Tayyip-Bahçeli-Adana-Mersin-Manisa

Tayyip Erdoğan için seçim sandığı artık adeta ekmek-su-hava misalidir. Zira kötü sonuç başına çok işler açacak.
Bu itibarla sandık sonucu adına kendi kendisini tekzip etmek dahil çok şeyi yapar.
Bahçeli ile son buluşmasının yorumu budur.
Kulislere sızanlara göre Tayyip Erdoğan’ı bu noktaya getiren şey ise anket sonuçları ve analizleriymiş.
Kürtlerden gelecek oy ile MHP oyu kıyaslandığında son tahlilde MHP oyunun ağır bastığı görülmüş hadise budur.
Tayyip Erdoğan İstanbul ama özellikle Ankara’da MHP oyu olmadan kazanamayacağını görmüş.
Peki iki parti arasında anlaşma nasıl mı olur?
Malum MHP, halen kendi partilerinde olan Adana, Mersin ve Manisa’yı istiyor.

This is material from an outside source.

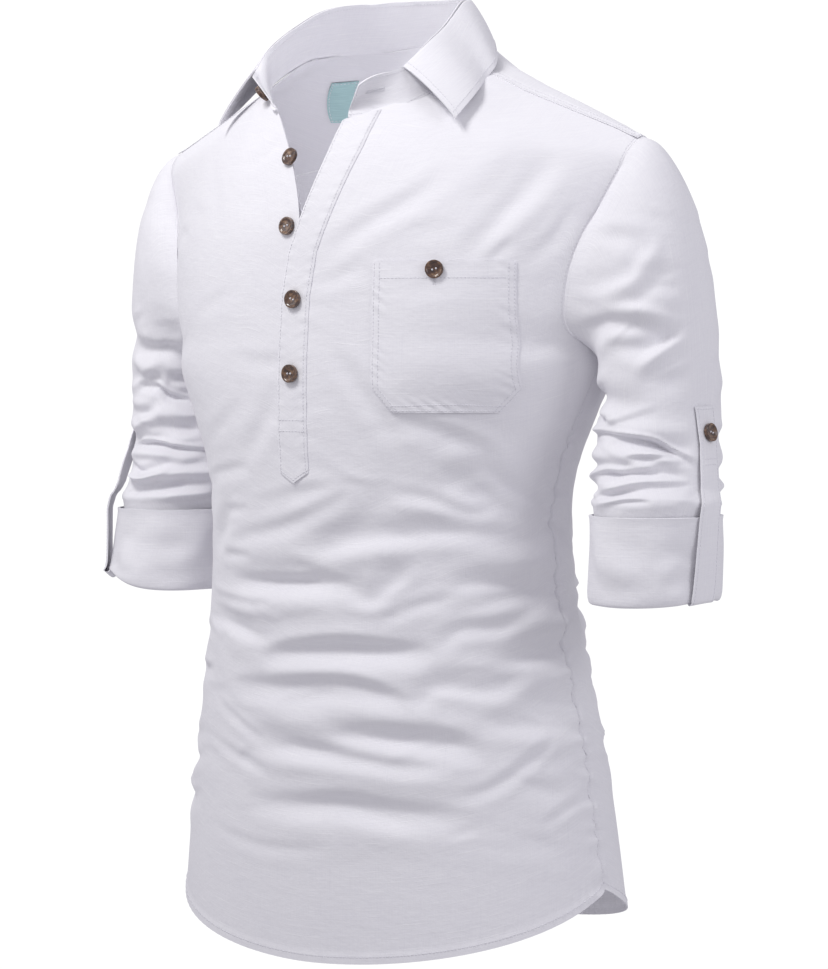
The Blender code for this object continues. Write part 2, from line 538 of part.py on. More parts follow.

Erdoğan, Mersin’i MHP’ye vermeye hazır.
Ancak, Adana ve Manisa’da aynı noktada değil zira oralardaki anketlerde MHP çok gerilerde.
Bu illere ilaveten Ankara Etimesgut gibi halen MHP’li olan bazı belediyelerdeki adaylıkları da pazarlık unsuru.
Tayyip Erdoğan Bahçeli görüşmesine, yaptırdığı çok sayıda anket sonuçları ile gitti ve bunları Bahçeli’nin önüne serdi.
Paylaşım mutabakatı engeller mi diye sorarsanız hükmüm şudur:
Bahçeli’nin boyun eğmekten yani evet demekten başka çaresi mi var?

Atatürk’e saldırması o bedava ev için mi?
Hem milliyetçi, hem Atatürk düşmanı olunmaz zira en büyük Türk Milliyetçisi Mustafa Kemal’dir.
Ama eğer gerçek değil de, sözde milliyetçi iseniz bunu yapabilirsiniz.
Kastettiğim isim güya Türkçü ve Milliyetçi diye bilinen Yavuz Bülent Bakiler’dir.
Bu adam TRT’de Pelin Çift’in programında, üstelik hiç gündem değilken birilerine yaranma adına, tartışılan program konusu olan Türkçe’yi bırakıp birden Atatürk’e iftiralarda bulundu ve onu İslam düşmanı ilan etti.
Programda karşısında cevap verecek kimse olmadığından salladı da salladı.
Programı yöneten Pelin Çift namuslu davrandı ve bir hafta sonra Yavuz Bülent Bakiler ile Namık Kemal Zeybek’i bu konuda karşı karşıya getirip tartıştırmak istedi.
Yavuz Bülent Bakiler bu çağrıdan kaçtı ve Zeybek’in karşısına çıkamadı.
Tanımayanlara, şair ve kültür adamı olarak bilinen Bakiler’i tanıtalım:
Azerbaycan kökenlidir.
1990 sonrası İslamcılarla fevkalade iç içedir ki, son durağı FETÖ’nün medyasıydı ve orada uzun yıllar kaldı.
Yavuz Bülent Bakiler’i ben, TGRT-Türkiye Gazetesinde beraber çalıştığımız dönem tanıdım.
Kitabımda ve makalelerimde defalarca aktardım, İhlasçılar bizim yanımızda değil ama, güvendikleri isimlerin yanında Atatürk’e nefret kusup “Geberen” nitelemesini yaparlardı.
İşte bu Enver Ören, Atatürk değerlendirmesine bayıldığı Yavuz Bülent Bakiler’e bir sohbet esnasında havaya girip bir ev hediye etmiştir.
Peki nedir bunun anlamı?
Yoksa Yavuz Bülent Bakiler gibi geçmişini Milliyetçi diye tanımlayan birinin, birden Atatürk karşıtlığına evrilmesi, cemaatlerden aldığı bu ev ve benzeri hediyelerden ötürü müdür?
Bu soru meşru zira 1980 öncesi Adalet Partisi hükümetinin Kültür Bakanlığı Müsteşar yardımcısı olan Yavuz Bülent Bakiler’in geçmişte sıkı bir Atatürkçü olduğunu bana aktaran, 1980 öncesi MİT’in MHP’deki resmi temsilcisi olan yakın köylüm merhum Galip Erdem’di.